Make the most of your data using machine learning

April 29, 2021 / 3 min read

Businesses have leveraged the power of data for decades, traditionally using rules-based information systems for analysis. But as technology becomes more sophisticated, so does the potential of data. Machine learning is an advanced application of this technology.

imageepz0i

Rules-based learning

Credit card fraud detection systems flagging suspicious transactions is one example of rules-based information systems. Using intuitive rules, the company can intuit if a purchase is made in an atypical geographic region for the account holder or if it's an unusually large transaction. As fraudsters become more creative, companies employ experts with intimate knowledge of intercepting fraud to create additional, esoteric rules for the system's engineers to implement. But it's often not enough – the fraudulent actors remain innovative, leaving the systems a step behind. Quite simply, with rules-based systems, data is ingested. With the credit card fraud detection system example, the algorithm is used to distinguish between legitimate and illegitimate transactions.

ML_workflow_1

Machine-based learning

That begs the question: How does one keep up to counter the evolving nature of fraud? Machine learning is one tool that can help. A model can be trained using historical data to infer rules. Machine learning refers to a collection of algorithms that discern patterns from data. When a dataset is refreshed, the model can be retrained, enabling a system to respond to novel threats. Machine learning invites automation to the process, developing deeper analysis than traditional rules-based processes. With additional, more profound insights, it’s possible to develop solutions that serve customers better.

ML_workflow_2

Machine learning for cyber insurance

Verisk's forthcoming Cyber Risk Navigator platform, a risk aggregation and exposure management tool, helps identify the probability of a future cyber incident on an individual risk using machine learning. Typically, data points associated with single organizations are firmographic data, including industry, revenue, and number of employees. But cyber insurance benefits from outside-in data, such as observing internet traffic and marking potential evidence of possible compromise. This can also show if the software within an organization is outdated or has known vulnerabilities. All this information is condensed into security ratings that indicate the strength of an organization's cyber hygiene. By combining breach data, firmographic data, security ratings, and training a machine learning model to identify breaches, we can measure the relative risk of compromise to individual organizations.

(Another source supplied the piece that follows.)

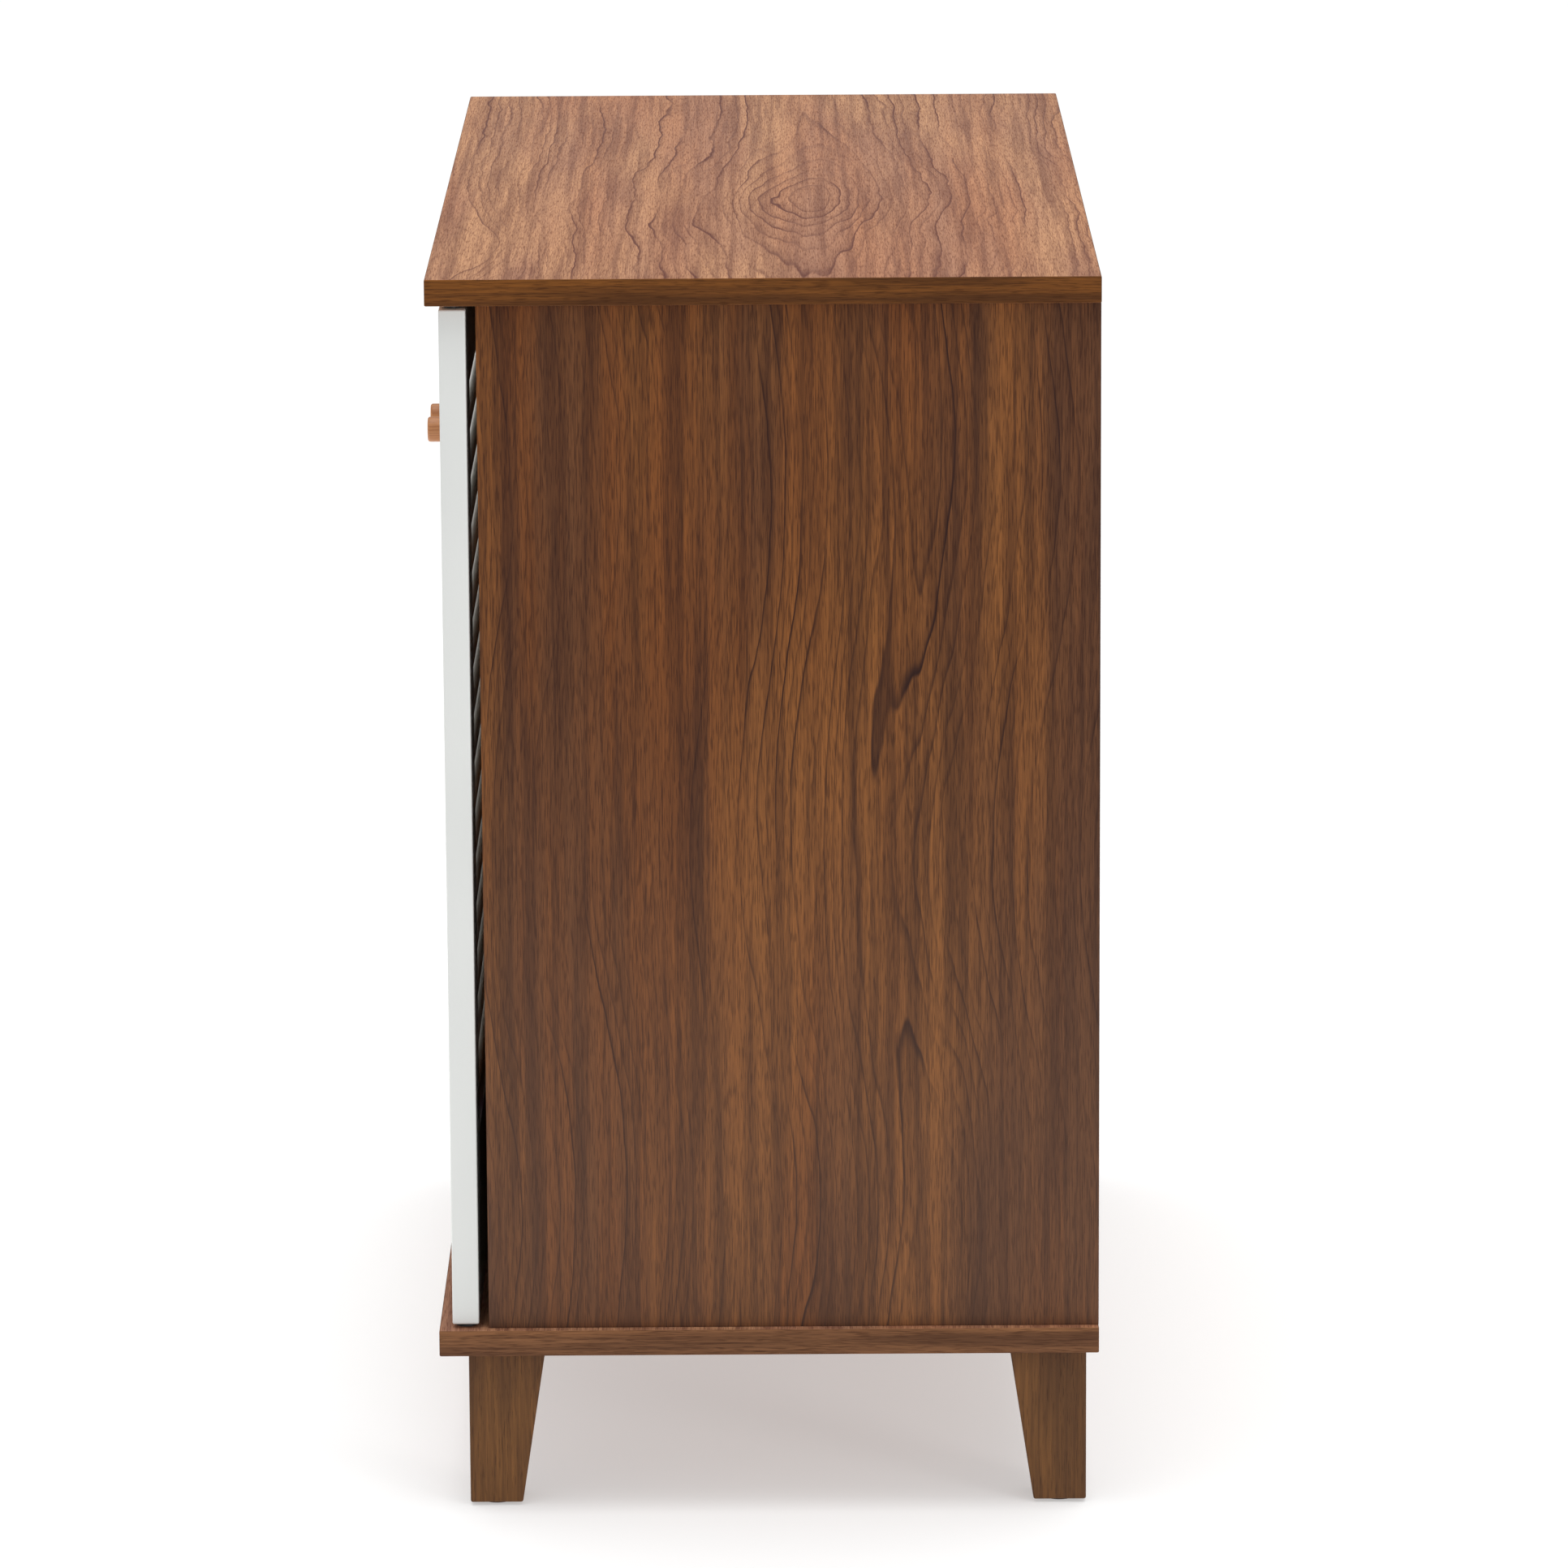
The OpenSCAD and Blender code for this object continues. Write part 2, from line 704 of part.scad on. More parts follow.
top_panel();
bottom_panel();
side_panel(LEFT);  // left_side_panel
side_panel(RIGHT);  // right_side_panel
back_panel();
shelf(3);  // upper_shelf
shelf(2);  // middle_shelf
shelf(1);  // lower_shelf
shelf_pins();
leg(LEFT, FRONT);  // front_left_leg
leg(RIGHT, FRONT);  // front_right_leg
leg(LEFT, BACK);  // back_left_leg
leg(RIGHT, BACK);  // back_right_leg
leg_inserts();
leg_bolts();
leg_glides();
cam_locks();
cam_posts();
panel_dowels();
back_nails();
pivot_bushes();
catch_housing();
catch_magnets();
catch_screws();
hinge_stile(LEFT);  // left_hinge_stile
meeting_stile(LEFT);  // left_meeting_stile
rail(LEFT, louvre_z1, door_z1);  // left_top_rail
rail(LEFT, door_z0, louvre_z0);  // left_bottom_rail
slats(LEFT);  // left_slats
rail_dowels(LEFT);  // left_rail_dowels
pivot_pins(LEFT);  // left_pivot_pins
knob(LEFT);  // left_knob
knob_screw(LEFT);  // left_knob_screw
strike_plate(LEFT);  // left_strike_plate
strike_screw(LEFT);  // left_strike_screw
hinge_stile(RIGHT);  // right_hinge_stile
meeting_stile(RIGHT);  // right_meeting_stile
rail(RIGHT, louvre_z1, door_z1);  // right_top_rail
rail(RIGHT, door_z0, louvre_z0);  // right_bottom_rail
slats(RIGHT);  // right_slats
rail_dowels(RIGHT);  // right_rail_dowels
pivot_pins(RIGHT);  // right_pivot_pins
knob(RIGHT);  // right_knob
knob_screw(RIGHT);  // right_knob_screw
strike_plate(RIGHT);  // right_strike_plate
strike_screw(RIGHT);  // right_strike_screw
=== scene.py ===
# Shoe cabinet with louvred doors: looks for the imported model. Metres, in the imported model's own frame.
import math

import bpy
from mathutils import Euler, Matrix, Vector


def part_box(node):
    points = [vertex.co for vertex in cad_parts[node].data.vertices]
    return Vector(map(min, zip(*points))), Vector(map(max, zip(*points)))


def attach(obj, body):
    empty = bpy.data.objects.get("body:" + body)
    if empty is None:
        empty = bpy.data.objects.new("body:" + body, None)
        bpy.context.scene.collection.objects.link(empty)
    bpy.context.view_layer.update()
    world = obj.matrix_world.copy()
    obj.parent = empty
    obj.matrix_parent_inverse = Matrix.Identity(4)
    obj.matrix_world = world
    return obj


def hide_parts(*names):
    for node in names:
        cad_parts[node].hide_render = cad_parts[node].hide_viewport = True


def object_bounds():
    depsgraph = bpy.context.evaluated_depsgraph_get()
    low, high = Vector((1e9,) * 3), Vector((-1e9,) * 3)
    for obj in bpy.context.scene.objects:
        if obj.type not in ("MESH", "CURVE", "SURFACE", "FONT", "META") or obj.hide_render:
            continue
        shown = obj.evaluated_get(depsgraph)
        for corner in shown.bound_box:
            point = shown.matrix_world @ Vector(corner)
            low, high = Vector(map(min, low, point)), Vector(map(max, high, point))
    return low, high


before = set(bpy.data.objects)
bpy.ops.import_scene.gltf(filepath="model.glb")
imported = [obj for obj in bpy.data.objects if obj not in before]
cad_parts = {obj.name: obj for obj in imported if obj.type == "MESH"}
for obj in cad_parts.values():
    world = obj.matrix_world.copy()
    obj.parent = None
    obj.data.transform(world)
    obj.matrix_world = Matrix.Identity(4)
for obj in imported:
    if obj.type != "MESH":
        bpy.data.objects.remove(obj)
cad_low, cad_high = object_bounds()

# ---------------------------------------------------------------- camera
# A long lens looks along the cabinet's width from its right-hand side, a little down on the top.
FOCAL_LENGTH = 192.31
SENSOR_WIDTH = 36
CAMERA_DISTANCE = 4.8924
CAMERA_BEHIND_FRONT = 0.2064
CAMERA_ABOVE_TOP = 0.7724
LOOK_DOWN = math.radians(12.440)
LOOK_ASIDE = math.radians(0.051)
CAMERA_LEAN = math.radians(0.332)
right_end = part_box("right_side_panel")[1].x
front_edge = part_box("top_panel")[0].y
eye_height = cad_high.z + CAMERA_ABOVE_TOP
stand = Vector((right_end + CAMERA_DISTANCE, front_edge + CAMERA_BEHIND_FRONT, eye_height))
lens = bpy.data.cameras.new("camera")
lens.lens = FOCAL_LENGTH
lens.sensor_width = SENSOR_WIDTH
lens.clip_end = 200
camera = bpy.data.objects.new("camera", lens)
bpy.context.scene.collection.objects.link(camera)
level = Euler((math.pi / 2, 0, math.pi / 2)).to_matrix().to_4x4()
tilt = Matrix.Rotation(-LOOK_DOWN, 4, "X") @ Matrix.Rotation(-LOOK_ASIDE, 4, "Y")
lean = Matrix.Rotation(-CAMERA_LEAN, 4, "Z")
camera.matrix_world = Matrix.Translation(stand) @ level @ tilt @ lean
bpy.context.scene.camera = camera

# ---------------------------------------------------------------- top panel
# A board faced with figured walnut veneer, the grain along the cabinet's width. All four edges are
# covered with straight-grained walnut band and eased by hand. The back edge has a rebate for the back.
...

Granted, for most machine learning models, there exists a trade-off between complexity and interpretability. It's easier to follow a decision tree's path and understand the relative weights placed by the decision tree on input variables. But as one seeks to train more complex models, accuracy tends to improve, though it becomes exceedingly difficult to understand the choices arrived at by the model – leading users to brand the model a black box.

A dual approach

We took a dual approach with Cyber Risk Navigator: Using a sophisticated model but training it with constraints that allow sensitivity testing. The machine learning model lends itself to answering complex, granular questions to help inform risk selection and transfer, pricing, and portfolio management. Cyber Risk Navigator helps users to make better risk management decisions and stay ahead of the competition with the industry's most innovative and flexible cyber risk modeling platform.

We're living in an exciting time: Machine learning is now at a mature juncture, and previously intractable business problems are solvable. To be sure, it's still a challenge to build models that are both transparent and predictive. Reasonable trade-offs must be made depending on the application. We are proponents of newer methods in the field but deliberately select those with tunable parameters that meet our stakeholders' concerns.